We are now deep in the math weeds. This paper (pg 3) finds a wide variety of TOWER-complete problems, the easiest of which to describe is (2): does a CS regular expression without stars have no matches? The rest of his examples are about proving statements in various theories.
Kinda rushing past TOWER-complete to get to the real fun one:
Define (a variant of) the Ackermann function like this:
A(1) = 1*1 A(2) = 2^2 A(3) = 3^^3 A(4) = 4^^^4 etc
Ackermann-complete problems take time growing with O(A(n)). This is the most obscene concept I’ve seen this month. And, unlike 2-EXPTIME and TOWER, it has a shockingly simple example.

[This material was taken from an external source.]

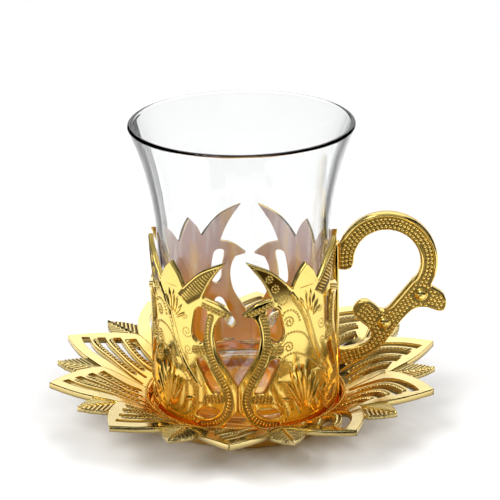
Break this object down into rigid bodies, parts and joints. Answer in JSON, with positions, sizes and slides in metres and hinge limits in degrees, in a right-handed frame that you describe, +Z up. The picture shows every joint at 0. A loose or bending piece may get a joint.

Define a Vector Addition System as follows: You have a starting vector S, like
(1, 12, 0, 3). You have a set of update vectors U, like
(1, -1, -1, 7),
(95, 0, 10, -2), etc. At every step, you can take any update vector U and add it to S, as long as no element goes below 0. So you couldn’t add the first vector but could add the second. You can do this any number of times and use each vector as many times as you want, etc.
From here, we can define the reachability problem: given a target vector T, like
(7, 7, 7, 6), is there any sequence of steps that reaches T? This was proven decidable in 1981 but nobody could prove the complexity, and for a long time it was assumed to be EXPSPACE-complete (where n is the vector dimension). Then, just last year, it was proven to be Ackermann-complete.
It is so wild to me that such an easily-explained problem has such a mindbogglingly high complexity class.
The paper Complexity Hierarchies Beyond Elementary introduces the HAck complexity class and gives examples of it. Both the definition and the examples are beyond my understanding.
What did we learn
Things can always get worse.
One interesting pattern I saw was “problem lifting”. People take a class of problems and apply an extra complication that consistently changes the complexity class. Like if you replace graphs with succinct circuits, you turn P-complete problems into EXPTIME-complete problems. Or if you take planning problems and add in partial observability, you turn EXPTIME problems into 2-EXPTIME problems. That’s neat.